First, it assumes that you have set the PGHOST, PGPORT, PGDATABASE, PGUSER, and PGPASSWORD environment variables as described here. If you don't have those set, you will either need to set them or to modify the three lines that have DBI->connect('DBI:Pg') on them so that the program can find your database.
Second, the program will run 8 parallel processes by default, and will use batches of 10,000 records each when ingesting for the facet and search indexes. These values work in my environment. You may want to use different numbers depending on the capabilities of your database server and the number of records in your database. These values are set by the constants MAXCHILD and BATCHSIZE defined near the top of the file.
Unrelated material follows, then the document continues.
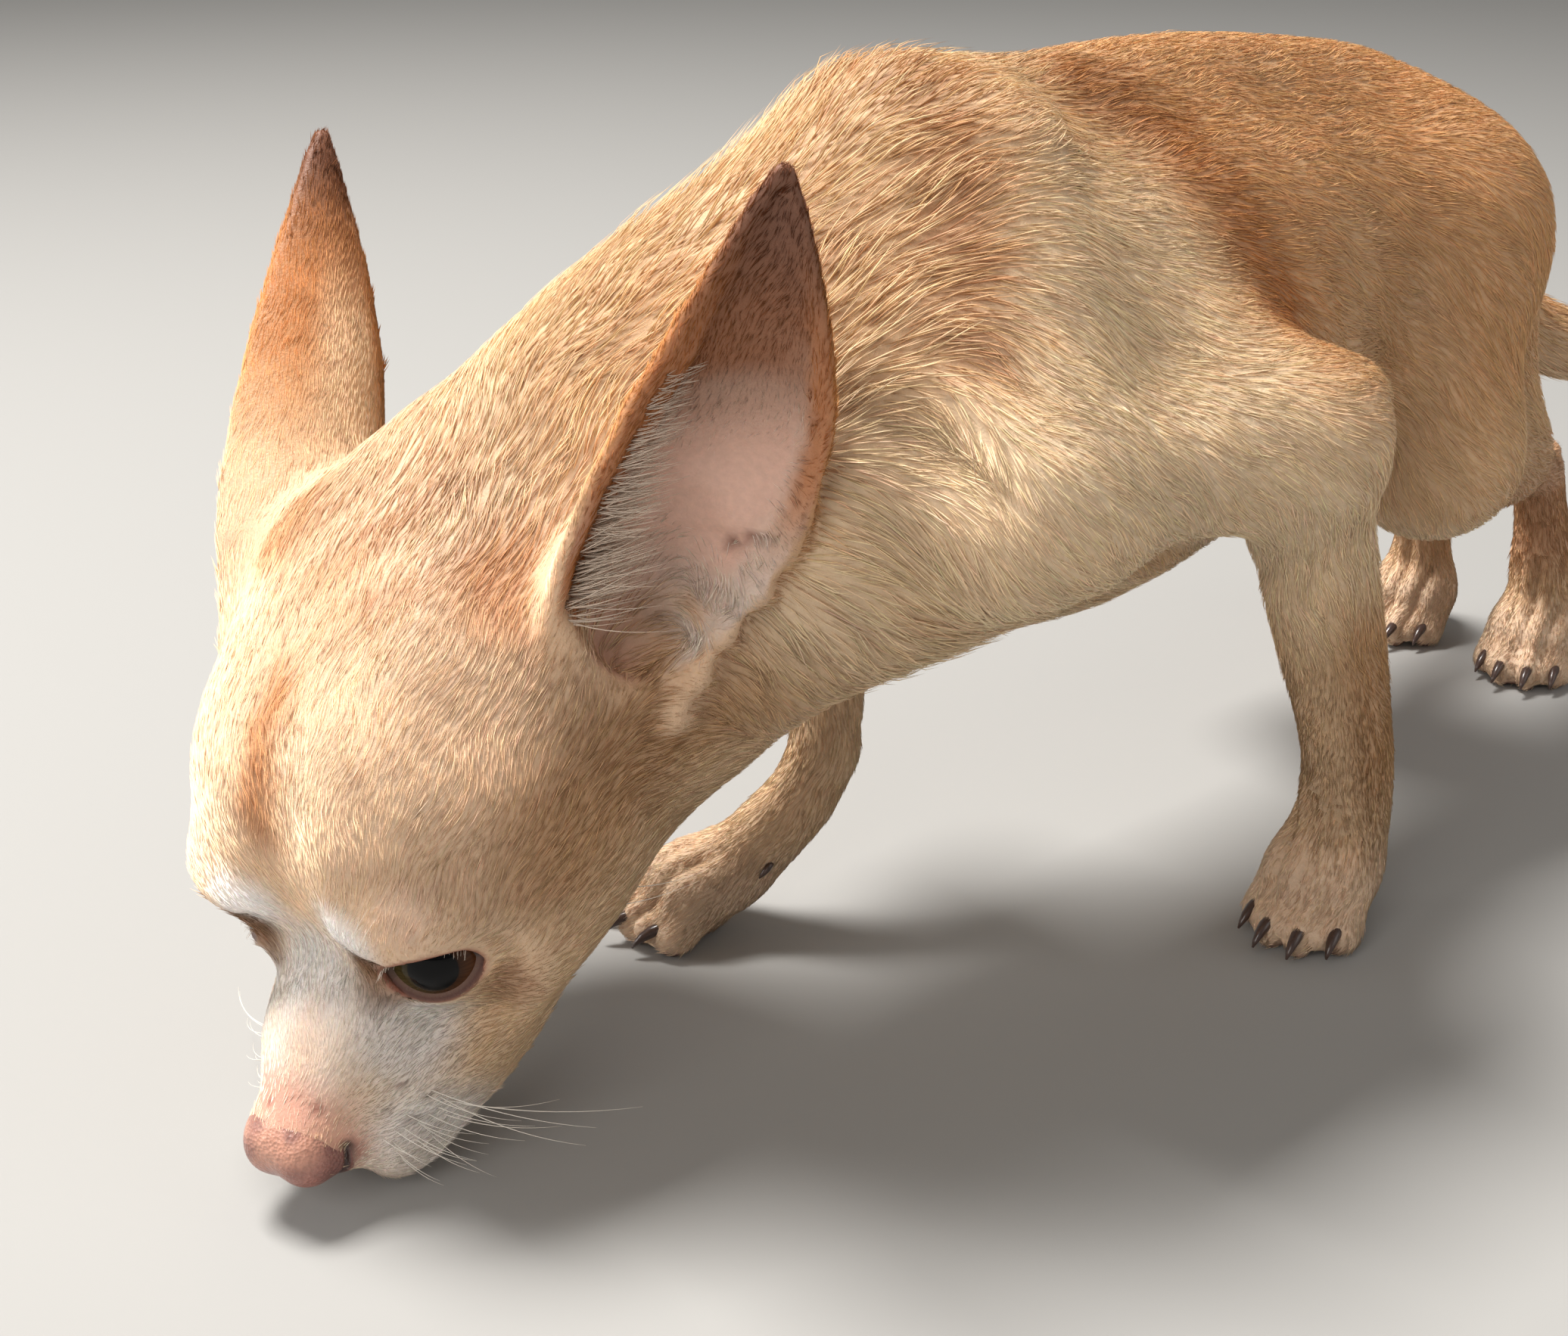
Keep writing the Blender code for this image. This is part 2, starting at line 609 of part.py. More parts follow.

MAXCHILD controls how many processes are used for the parallel ingest. BATCHSIZE controls how many records are processed by each of the parallel processes. The browse ingest that sequentially over all records as a single batch also counts against the limit set by MAXCHILD. Because the browse ingest operates more or less sequentially, it serves as the main limit on how long the total reingest takes. Using any reasonable number of processes and batch size, the combined facet and search ingests will likely finish several hours before the browse ingest does. As a general rule of thumb, you should probably set MAXCHILD to one half the number of cores or threads (if HTT is enabled) on your database server, and BATCHSIZE should be approximately one one-hundredth of the number of your bibliographic records. There is room to fudge here, and if you're doing this during an upgrade, you could just go ahead and use all of the cores on your database server. You should experiment and find numbers that work for you. You might discover that larger batches work just fine in your situation.
Finally, the program itself spends most of its time waiting on the database, so it uses very few resources on the computer where it runs. If you run it from a server or workstation other than your database server, you generally should not have to worry about how many CPU cores that machine has. The database server's resources and utilization are your main concerns.
We use this script quite frequently when updating our development and training servers, as well as when necessary during upgrades, here at MVLC. We hope you also find it useful. We know that there are ways it could be improved, such as moving the maximum child and batch size parameters from constants to command line parameters. If you make any modifications that would be useful to others, then we would be happy to incorporate them.